» DATA PROVIDED:
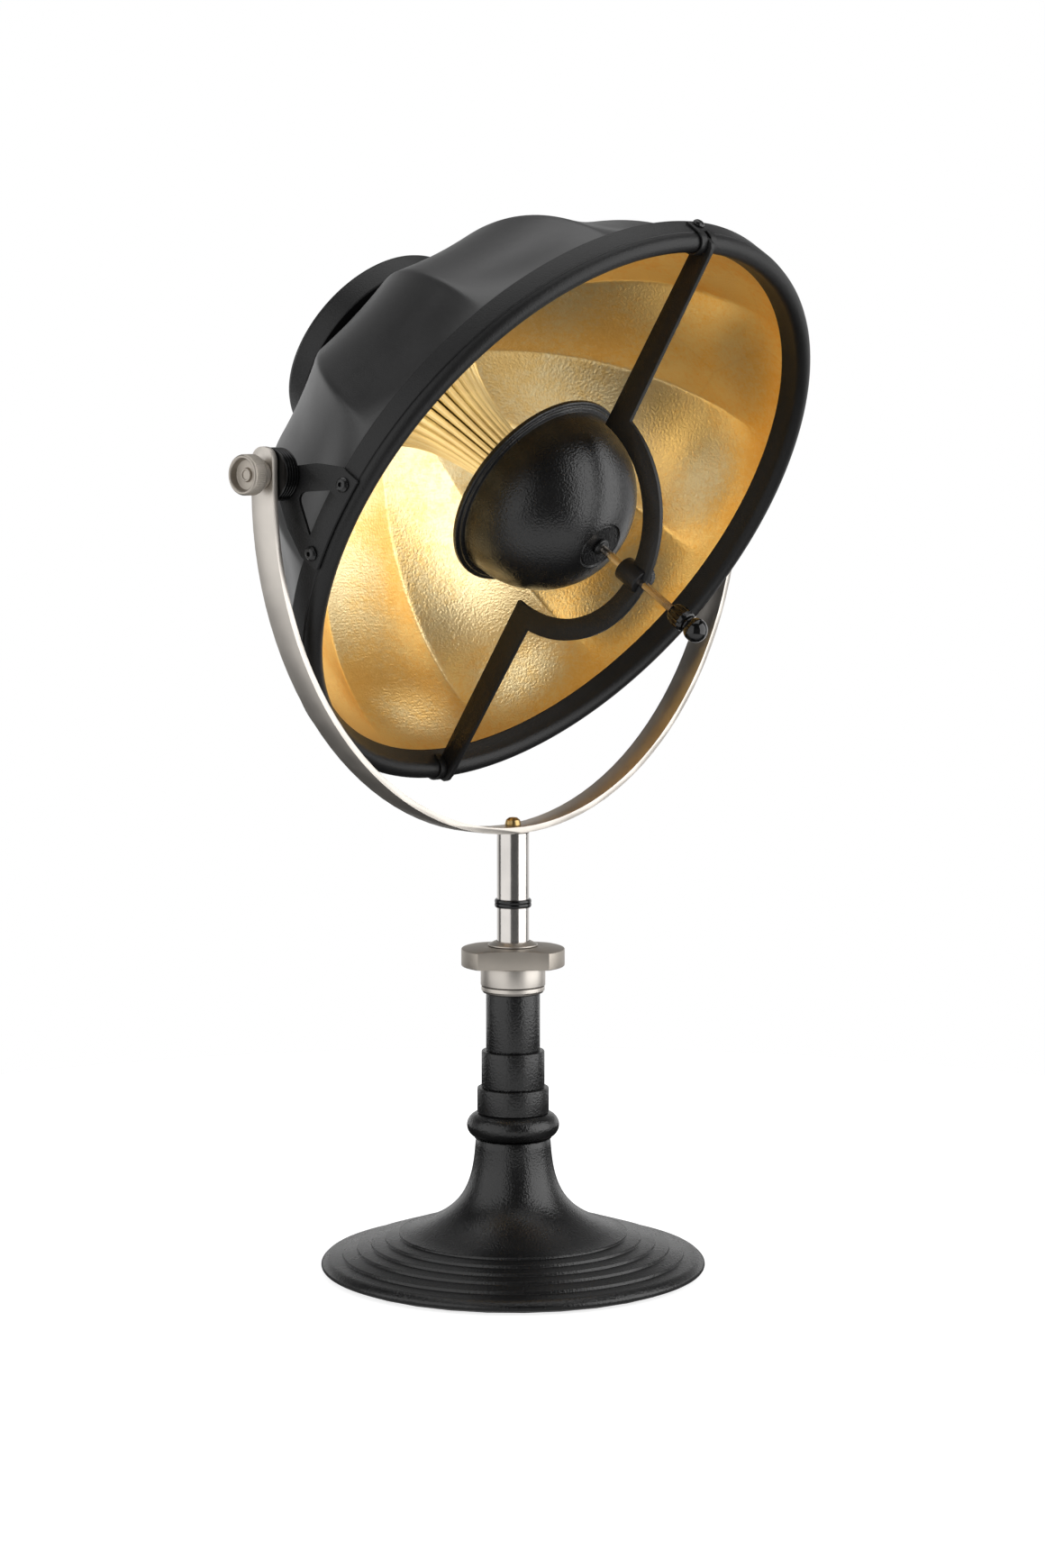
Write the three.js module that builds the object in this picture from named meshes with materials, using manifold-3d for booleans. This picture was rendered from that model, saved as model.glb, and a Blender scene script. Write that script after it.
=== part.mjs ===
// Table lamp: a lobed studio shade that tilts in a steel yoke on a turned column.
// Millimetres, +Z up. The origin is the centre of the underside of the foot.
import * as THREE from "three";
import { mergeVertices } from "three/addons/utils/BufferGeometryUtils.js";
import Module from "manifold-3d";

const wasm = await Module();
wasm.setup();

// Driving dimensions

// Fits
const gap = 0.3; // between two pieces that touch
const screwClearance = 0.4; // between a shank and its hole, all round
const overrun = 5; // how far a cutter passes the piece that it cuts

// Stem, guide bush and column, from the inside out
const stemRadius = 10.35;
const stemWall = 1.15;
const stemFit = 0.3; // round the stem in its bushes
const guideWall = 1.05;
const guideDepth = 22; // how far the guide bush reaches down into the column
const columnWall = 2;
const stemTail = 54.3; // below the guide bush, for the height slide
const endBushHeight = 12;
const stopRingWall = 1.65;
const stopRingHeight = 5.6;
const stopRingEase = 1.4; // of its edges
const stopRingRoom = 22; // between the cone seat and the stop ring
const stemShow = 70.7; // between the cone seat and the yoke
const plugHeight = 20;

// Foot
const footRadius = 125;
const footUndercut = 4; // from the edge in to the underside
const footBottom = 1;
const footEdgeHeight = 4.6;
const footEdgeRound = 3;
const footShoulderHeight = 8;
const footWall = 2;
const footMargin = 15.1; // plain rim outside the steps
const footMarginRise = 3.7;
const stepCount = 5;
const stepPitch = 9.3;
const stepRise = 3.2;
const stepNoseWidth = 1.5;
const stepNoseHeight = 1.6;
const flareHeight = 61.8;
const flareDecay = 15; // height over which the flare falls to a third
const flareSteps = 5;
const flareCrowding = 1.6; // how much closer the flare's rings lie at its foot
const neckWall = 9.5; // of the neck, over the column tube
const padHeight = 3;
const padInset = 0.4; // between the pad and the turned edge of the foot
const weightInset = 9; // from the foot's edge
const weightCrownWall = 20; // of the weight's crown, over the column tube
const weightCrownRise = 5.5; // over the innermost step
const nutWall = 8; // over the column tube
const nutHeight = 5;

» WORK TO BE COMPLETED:
Repeat the material above in full, exactly as it stands.

» EXERCISE ANSWER:
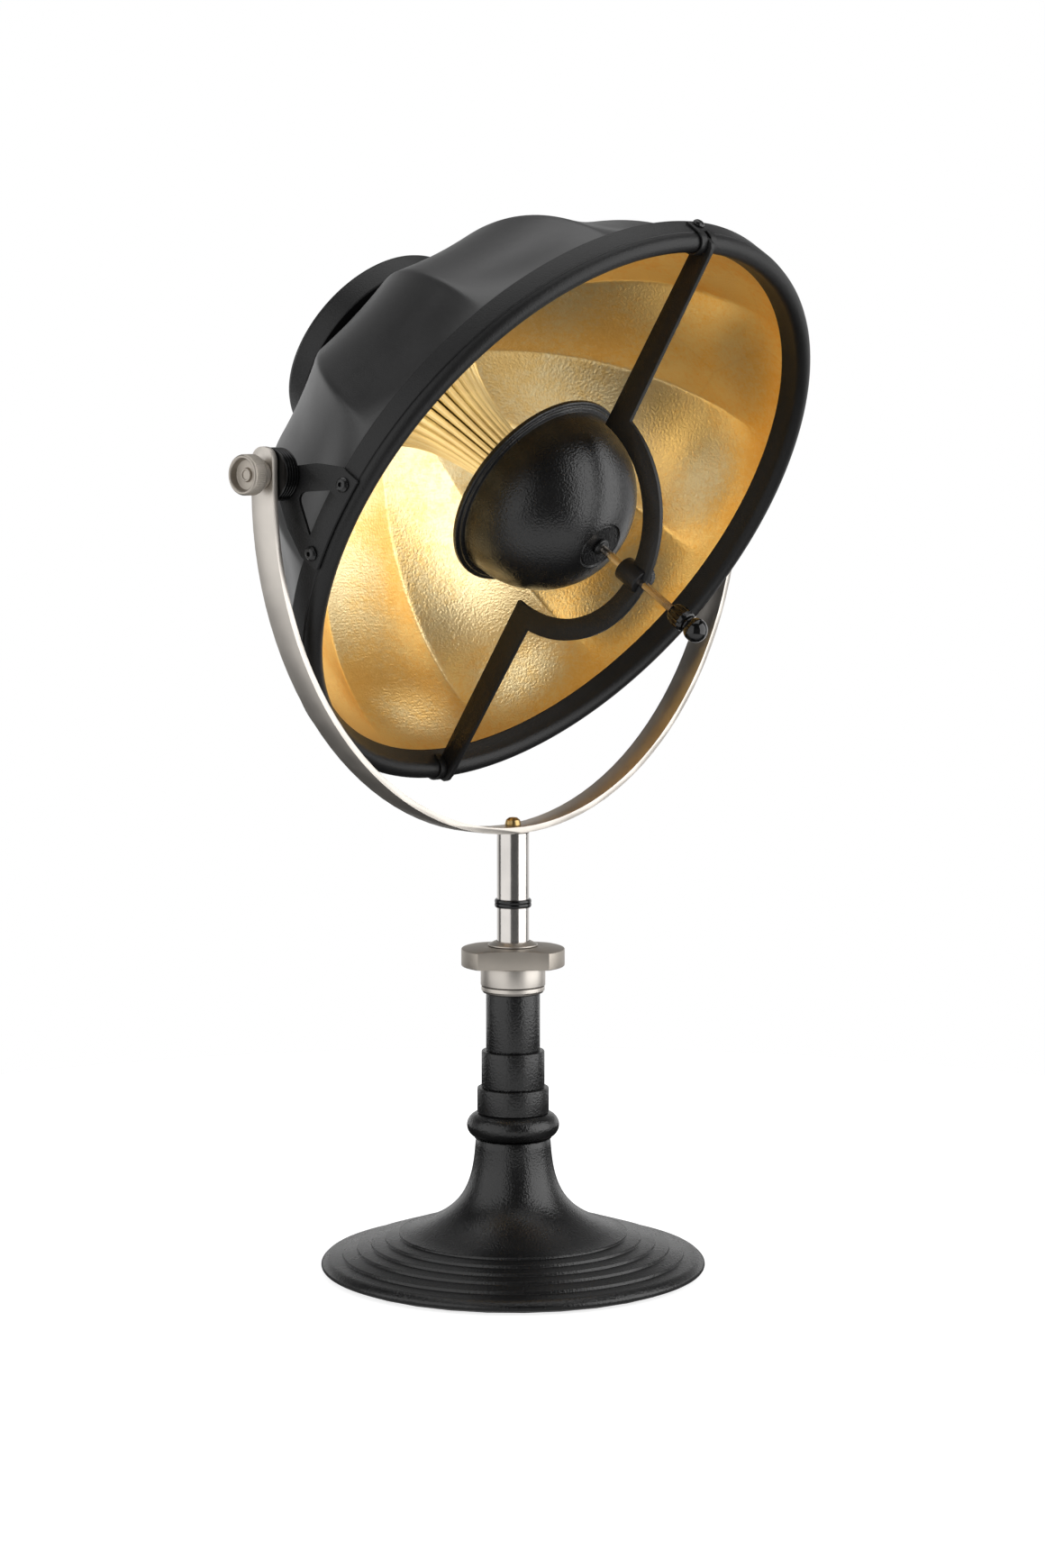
Write the three.js module that builds the object in this picture from named meshes with materials, using manifold-3d for booleans. This picture was rendered from that model, saved as model.glb, and a Blender scene script. Write that script after it.
=== part.mjs ===
// Table lamp: a lobed studio shade that tilts in a steel yoke on a turned column.
// Millimetres, +Z up. The origin is the centre of the underside of the foot.
import * as THREE from "three";
import { mergeVertices } from "three/addons/utils/BufferGeometryUtils.js";
import Module from "manifold-3d";

const wasm = await Module();
wasm.setup();

// Driving dimensions

// Fits
const gap = 0.3; // between two pieces that touch
const screwClearance = 0.4; // between a shank and its hole, all round
const overrun = 5; // how far a cutter passes the piece that it cuts

// Stem, guide bush and column, from the inside out
const stemRadius = 10.35;
const stemWall = 1.15;
const stemFit = 0.3; // round the stem in its bushes
const guideWall = 1.05;
const guideDepth = 22; // how far the guide bush reaches down into the column
const columnWall = 2;
const stemTail = 54.3; // below the guide bush, for the height slide
const endBushHeight = 12;
const stopRingWall = 1.65;
const stopRingHeight = 5.6;
const stopRingEase = 1.4; // of its edges
const stopRingRoom = 22; // between the cone seat and the stop ring
const stemShow = 70.7; // between the cone seat and the yoke
const plugHeight = 20;

// Foot
const footRadius = 125;
const footUndercut = 4; // from the edge in to the underside
const footBottom = 1;
const footEdgeHeight = 4.6;
const footEdgeRound = 3;
const footShoulderHeight = 8;
const footWall = 2;
const footMargin = 15.1; // plain rim outside the steps
const footMarginRise = 3.7;
const stepCount = 5;
const stepPitch = 9.3;
const stepRise = 3.2;
const stepNoseWidth = 1.5;
const stepNoseHeight = 1.6;
const flareHeight = 61.8;
const flareDecay = 15; // height over which the flare falls to a third
const flareSteps = 5;
const flareCrowding = 1.6; // how much closer the flare's rings lie at its foot
const neckWall = 9.5; // of the neck, over the column tube
const padHeight = 3;
const padInset = 0.4; // between the pad and the turned edge of the foot
const weightInset = 9; // from the foot's edge
const weightCrownWall = 20; // of the weight's crown, over the column tube
const weightCrownRise = 5.5; // over the innermost step
const nutWall = 8; // over the column tube
const nutHeight = 5;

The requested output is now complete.